Sin lugar a dudas, la impunidad es uno de los peores vicios que una sociedad puede tener. Este mal ataca por doble vía ya que adicionalmente al daño que se causa por el evento que queda sin castigo, incita a su repetición ya sea por parte de la misma persona que lo cometió, como por otras que apuestan a correr con la misma suerte. Es bien sabido por las abuelas sabias, que el mal ejemplo cunde.

En México llevamos muchos años luchando por cerrar los espacios en donde germina la impunidad y de manera muy señalada fijamos nuestra atención en los que tienen que ver con el ejercicio del poder público. Sin embargo, la impunidad como patrón de conducta no se centra exclusivamente ahí. Actos de esta naturaleza los puede cometer cualquiera que tenga algún tipo de poder y que además esté en posición de eludir la responsabilidad, consecuencia o castigo que sus acciones debieran generarle. Bajo esta óptica es posible concluir que existen muchos espacios privados en los que la impunidad encuentra refugio. Y lo mismo me refiero al déspota cancerbero que obstruye o permite la entrada a los jóvenes que visitan un antro de moda, que a la enfermera que maltrata a un paciente en un centro de salud, que a los cometidos en abuso de la libertad de expresión, o a los que ocurren con maestros que maltratan a sus alumnos o bien los que comúnmente ejercen empresarios o negocios que gozan de privilegios ilegítimos derivados de posiciones monopólicas —y no me refiero solamente a los que tienen que ver con las grandes empresas sino también a los pequeños comerciantes que de una u otra manera incurren en atropellos grandes y pequeños. Y a esta lista podemos agregar un sinnúmero de ejemplos que van desde el abuso intrafamiliar no penado por la ley, el bullying, el maltrato infantil, el acoso, la prepotencia y un larguísimo etcétera que cada uno de nosotros puede construir a partir de la experiencia personal de cada cual. Si el ejercicio aludido es absolutamente sincero, nos enfrentaremos con que con más o menos frecuencia o intensidad, cada uno de nosotros hemos sido responsables de eventos que han abonado en ese círculo vicioso en torno al cual gira la impunidad. Por otro lado, si lo analizamos bien, detrás de todo acto impune –ejercido desde el ámbito público o privado-, en todos los casos, encontraremos lo mismo: ausencia de autoridad o autoridad omisa o abuso de autoridad o lagunas en la reglamentación, y/o corrupción en cualquiera de sus múltiples facetas.

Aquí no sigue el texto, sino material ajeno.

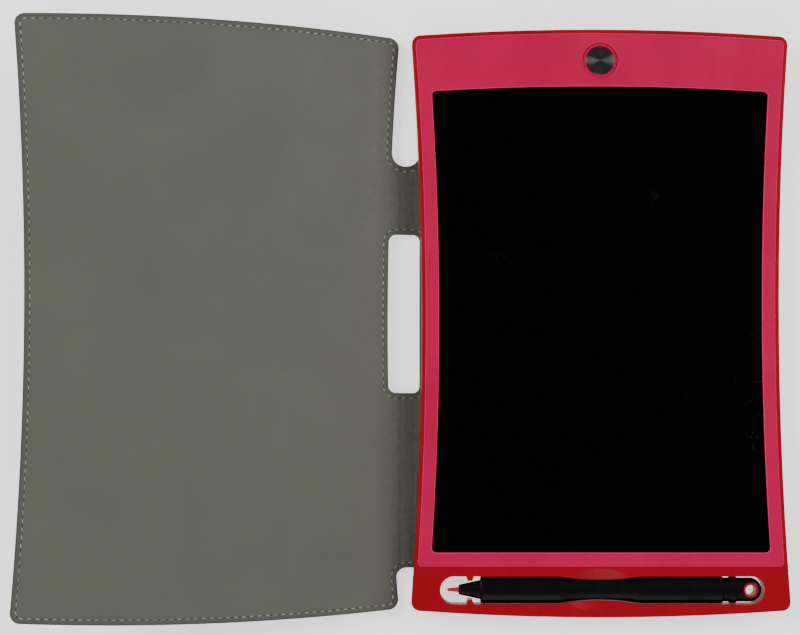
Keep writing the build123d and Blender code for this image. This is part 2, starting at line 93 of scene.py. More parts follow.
def toned(colour: Colour, share: float) -> Colour:
    """A lighter or darker version of a colour."""
    return tuple(min(1.0, channel * share) for channel in colour)


def unit(vectors: np.ndarray) -> np.ndarray:
    """The same vectors at length 1, one per row."""
    return vectors / np.maximum(np.linalg.norm(vectors, axis=1), 1e-15)[:, None]


def mesh_piece(name: str, points: np.ndarray, faces: Sequence[Sequence[int]]) -> bpy.types.Object:
    """Makes an object at the origin from points and faces.

    Args:
        name: the piece's name.
        points: an N by 3 array, in metres.
        faces: corners of each face, seen anticlockwise from outside.

    Returns:
        The new object, linked to the scene.
    """
    mesh = bpy.data.meshes.new(name)
    mesh.from_pydata([tuple(p) for p in points.tolist()], [], [tuple(f) for f in faces])
    mesh.validate()
    mesh.update()
    piece = bpy.data.objects.new(name, mesh)
    bpy.context.scene.collection.objects.link(piece)
    return piece


def set_float(piece: bpy.types.Object, name: str, values: np.ndarray) -> None:
    """Stores one number per point on a piece."""
    layer = piece.data.attributes.new(name, "FLOAT", "POINT")
    layer.data.foreach_set("value", values.astype(np.float32))


def mark_sharp(piece: bpy.types.Object, faces: Sequence[Sequence[int]]) -> None:
    """Marks the edges of some faces sharp, so that they shade apart from the rest.

    Args:
        piece: the piece that the faces belong to.
        faces: corners of each of those faces.
    """
    keys = set()
    for face in faces:
        for a, b in zip(face, (*face[1:], face[0])):
            keys.add((min(a, b), max(a, b)))
    for edge in piece.data.edges:
        if tuple(sorted(edge.vertices)) in keys:
            edge.use_edge_sharp = True


# ---------------------------------------------------------------------------
# Finishes
# ---------------------------------------------------------------------------
class NodeBuilder:
    """A node tree, with short calls for adding and joining nodes."""

    def __init__(self, tree: bpy.types.NodeTree) -> None:
        """Takes a tree and empties it."""
        self.tree = tree
        self.tree.nodes.clear()

    def add(self, kind: str, inputs: dict | None = None, **settings: object) -> bpy.types.Node:
        """Adds a node.

        Args:
            kind: the node's class name.
            inputs: values or sockets by input name or number.
            settings: the node's own properties.

        Returns:
            The new node.
        """
        node = self.tree.nodes.new(kind)
        for key, value in settings.items():
            setattr(node, key, value)
        for key, value in (inputs or {}).items():
            self.feed(node.inputs[key], value)
        return node

    def feed(self, socket: bpy.types.NodeSocket, value: object) -> None:
        """Gives an input a socket to read or a constant.

        Args:
            socket: the input.
            value: the socket or the constant.
        """
        if isinstance(value, bpy.types.NodeSocket):
            self.tree.links.new(value, socket)
        else:
            socket.default_value = value


class NodeSheet(NodeBuilder):
    """One material's nodes: its shader, and the textures that the finishes share."""

    def __init__(self, name: str) -> None:
        """Starts an empty material with its shader and output.

        Args:
            name: the material's name.
        """
        self.material = bpy.data.materials.new(name)
        self.material.use_nodes = True
        super().__init__(self.material.node_tree)
        self.shader = self.add("ShaderNodeBsdfPrincipled")
        self.add("ShaderNodeOutputMaterial", {"Surface": self.shader.outputs[0]})
        coordinates = self.add("ShaderNodeTexCoord")
        self.place = coordinates.outputs["Object"]
        self.facing = coordinates.outputs["Normal"]

    def set(self, name: str, value: object) -> None:
        """Feeds one of the shader's inputs."""
        self.feed(self.shader.inputs[name], value)

    def noise(self, scale: float, detail: float = 3.0, place: object = None) -> bpy.types.NodeSocket:
        """Cloudy noise, scale in cells per metre."""
        inputs = {"Vector": place or self.place, "Scale": scale, "Detail": detail}
        return self.add("ShaderNodeTexNoise", inputs).outputs[0]

    def cells(self, scale: float) -> bpy.types.NodeSocket:
        """Distance in a field of random cells, scale in cells per metre."""
        return self.add("ShaderNodeTexVoronoi", {"Vector": self.place, "Scale": scale}).outputs["Distance"]

    def stretch(self, scale: tuple[float, float, float]) -> bpy.types.NodeSocket:
        """Object coordinates stretched along the axes."""
        return self.add("ShaderNodeMapping", {"Vector": self.place, "Scale": scale}).outputs[0]

    def span(
        self, value: object, low: float, high: float, to_low: float = 0.0, to_high: float = 1.0
    ) -> bpy.types.NodeSocket:
        """Maps a value from one range to another, clamped."""
        inputs = {0: value, 1: low, 2: high, 3: to_low, 4: to_high}
        return self.add("ShaderNodeMapRange", inputs).outputs[0]

    def math(self, operation: str, first: object, second: object = 0.0) -> bpy.types.NodeSocket:
        """One sum."""
        return self.add("ShaderNodeMath", {0: first, 1: second}, operation=operation).outputs[0]

    def blend_colours(self, share: object, first: object, second: object) -> bpy.types.NodeSocket:
        """Mixes two colours.

        Args:
            share: how much of the second colour, from 0 to 1.
            first, second: colours or sockets.

        Returns:
            The mixed colour.
        """
        node = self.add("ShaderNodeMix", data_type="RGBA")
        self.feed(node.inputs[0], share)
        for socket, value in ((node.inputs[6], first), (node.inputs[7], second)):
            self.feed(socket, (*value, 1.0) if isinstance(value, tuple) else value)
        return node.outputs[2]

    def bump(self, height: object, distance: float, strength: float = 1.0) -> None:
        """Gives the shader a bump, on top of those that it has.

        Args:
            height: the height field.
            distance: how far a height of 1 stands out, in metres.
            strength: how much of the bump is kept.
        """
        inputs = {"Height": height, "Distance": distance, "Strength": strength}
        if self.shader.inputs["Normal"].is_linked:
            inputs["Normal"] = self.shader.inputs["Normal"].links[0].from_socket
        self.set("Normal", self.add("ShaderNodeBump", inputs).outputs[0])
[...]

A partir de esta reflexión concluyo en la necesidad de enfocar también nuestra atención de la impunidad en el ámbito de lo privado. Al final del día, está visto que las conductas impunes son peligrosamente contagiosas y los vasos comunicantes entre lo público y lo privado son anchos, y con rutas de ida y de regreso que facilitan su propagación y complican el combate. Debemos afrontar la impunidad —en todos los ámbitos— de la misma manera en la que nos preocupan y ocupan los abusos del poder público. Es preciso hacer un análisis concienzudo y proceder con soluciones que atiendan directamente a las causas del problema, y en cualquier circunstancia, construir una cultura de cero tolerancia ante la impunidad y el abuso.

En las escuelas de todo el país debe abordarse el tema bajo un método que garantice a las nuevas generaciones una formación refractaria a la impunidad. Las familias debemos detectar y combatir los espacios donde la propiciamos y actuar con severidad ante su presencia. Por otro lado es preciso que las autoridades luchen contra la existencia de grupos —del tamaño y naturaleza que sea— que pretendan ejercer poderes ilegítimos. Este tipo de fuerzas paralelas al estado son verdaderos focos de infección y su eliminación contribuirá a resolver el problema. De muy poco servirán los esfuerzos que se hagan en el ámbito de lo público si las empresas, las escuelas, las familias y demás agentes privados, se constituyen en invernaderos de impunidad.

No cabe duda de que el buen juez, por su casa empieza.